8        We decline Capitol’s invitation to reverse in the interests of justice.  Capitol’s claim that it would have been futile to bring a motion ignores the circuit court’s expressed willingness to reconsider the issue during the course of trial.  Capitol does not explain why it failed to pursue the court’s offer, nor does it fully develop its arguments.  This court does not know what occurred during trial because Capitol failed to provide any facts beyond what occurred at the pretrial discussion.  Thus, we do not know whether the “door was opened” or whether the MIR evidence was necessary to effectively cross-examine Konica’s experts.

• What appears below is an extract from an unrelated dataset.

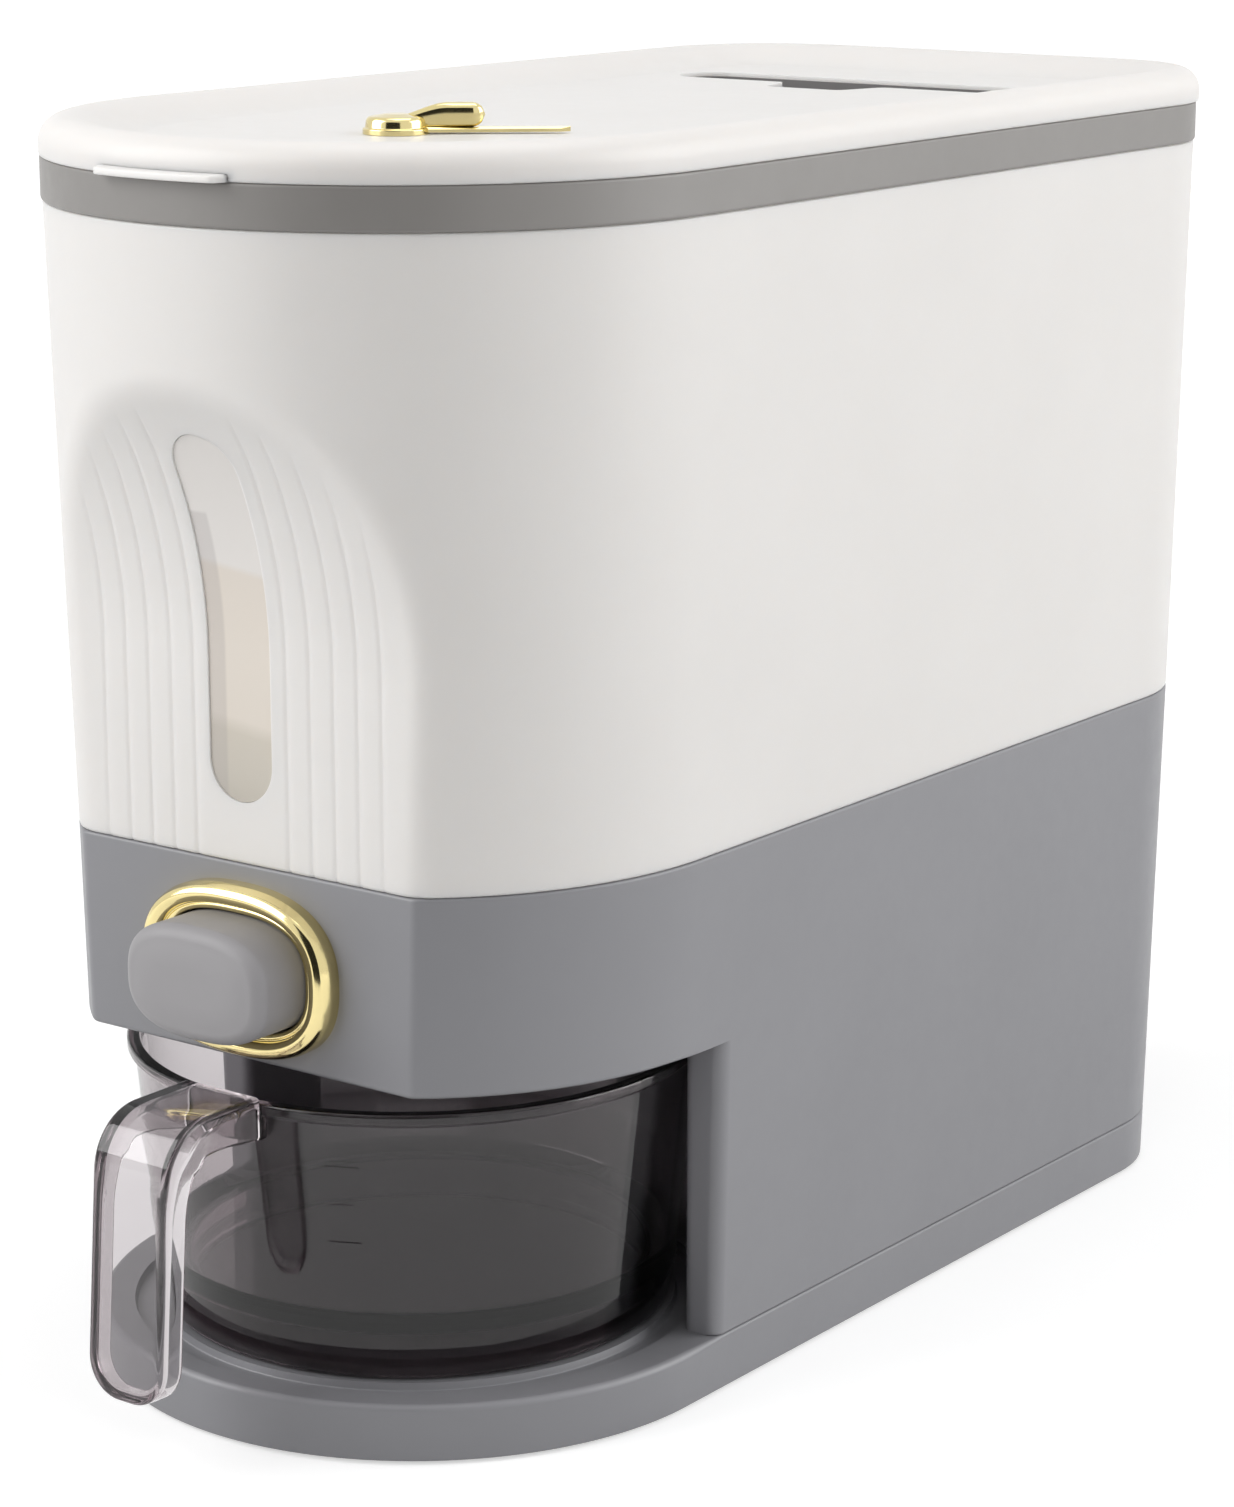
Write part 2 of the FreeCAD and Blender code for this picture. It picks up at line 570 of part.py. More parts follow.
def build_housing():
    """Grey lower housing with the bay for the cup and the overhang above it."""
    rise = "(plate_top - foot_stand) * draft"
    blank = outline_block("HousingBlank", "base_half + " + rise, "body_back + " + rise, "back_corner + " + rise,
                          "front_centre", "plate_top", "seam_z", "atan(draft)")
    facet = slab("HousingFacet", "base_half * 1.3", "front_reach", "facet_y", "bay_top - 1", "seam_z + 1")
    shaped = cut("HousingFaceted", blank, facet)
    bay = fuse("Bay",
               rod("BayRound", "bay_r", "0", "cup_y", "plate_top - 1", "bay_top - plate_top + 1"),
               slab("BayFront", "base_half * 1.3", "front_reach", "cheek_front", "plate_top - 1", "bay_top"))
    shaped = cut("HousingBay", shaped, bay)
    stop = num("cheek_front")
    face = num("facet_y")
    half_rise = num("(seam_z - bay_top) / 2")
    past_ring = num("ring_half")
    half_bay = num("(bay_top - plate_top) / 2")
    shaped = round_edges("HousingCheeks", shaped, "cheek_round",
                         lambda e: e.BoundBox.ZLength > half_bay and abs(e.BoundBox.YMin - stop) < 1.5
                         and e.BoundBox.YLength < 3)
    shaped = round_edges("HousingCorners", shaped, "facet_edge",
                         lambda e: e.BoundBox.ZLength > half_rise and abs(e.BoundBox.YMin - face) < 1.5
                         and e.BoundBox.YLength < 3 and abs(e.BoundBox.XMin) > past_ring)
    upper = outline_block("PocketUpper", "base_half - wall + 1.4", "body_back - wall + 1", "back_corner - wall",
                          "front_centre", "bay_top + floor_wall", "seam_z + 5")
    upper = cut("PocketUpperCut", upper,
                slab("PocketFront", "base_half * 1.3", "front_reach", "facet_y + wall", "bay_top", "seam_z + 6"))
    lower = outline_block("PocketLower", "base_half - wall + 1.4", "body_back - wall + 1", "back_corner - wall",
                          "front_centre", "plate_top + floor_wall", "bay_top + floor_wall")
    lower = cut("PocketLowerCut", lower,
                slab("PocketAhead", "base_half * 1.3", "front_reach", "rear_start", "0", "seam_z"),
                rod("PocketRound", "bay_r + floor_wall", "0", "cup_y", "0", "seam_z"))
    hole = pill_block("ButtonHole", "button_half + button_gap", "button_tall + button_gap",
                      "button_corner + button_gap", "button_z", "facet_y + wall + 5", "facet_y - 5")
    out = slab("OutletHole", "throat_half + chute_wall + chute_gap", "throat_front - chute_wall - chute_gap",
               "throat_back + chute_wall + chute_gap", "bay_top - 1", "bay_top + floor_wall + 1")
    keep("lower_housing", cut("LowerHousing", shaped, upper, lower, hole, out))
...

9        In any event, we are not convinced the MIR evidence was crucial to the presentation of Capitol’s case.  The circumstances of the four incidents were only marginally similar to those existing here.  Further, the evidence of four prior incidents over an eight-year period is less than overwhelming given that Konica manufactured over 50,000 copiers of the same model.  Also, because the exact cause of failure within the copier could not be discerned in this case, there is no way to directly compare it to the other incidents. 

            By the Court.—Judgment affirmed.

            This case will not be published.  See Wis. Stat. Rule 809.23(1)(b)5.

 


 



[1]  This is an expedited appeal under Wis. Stat. Rule 809.17.  All references to the Wisconsin Statutes are to the 2007-08 version unless otherwise noted.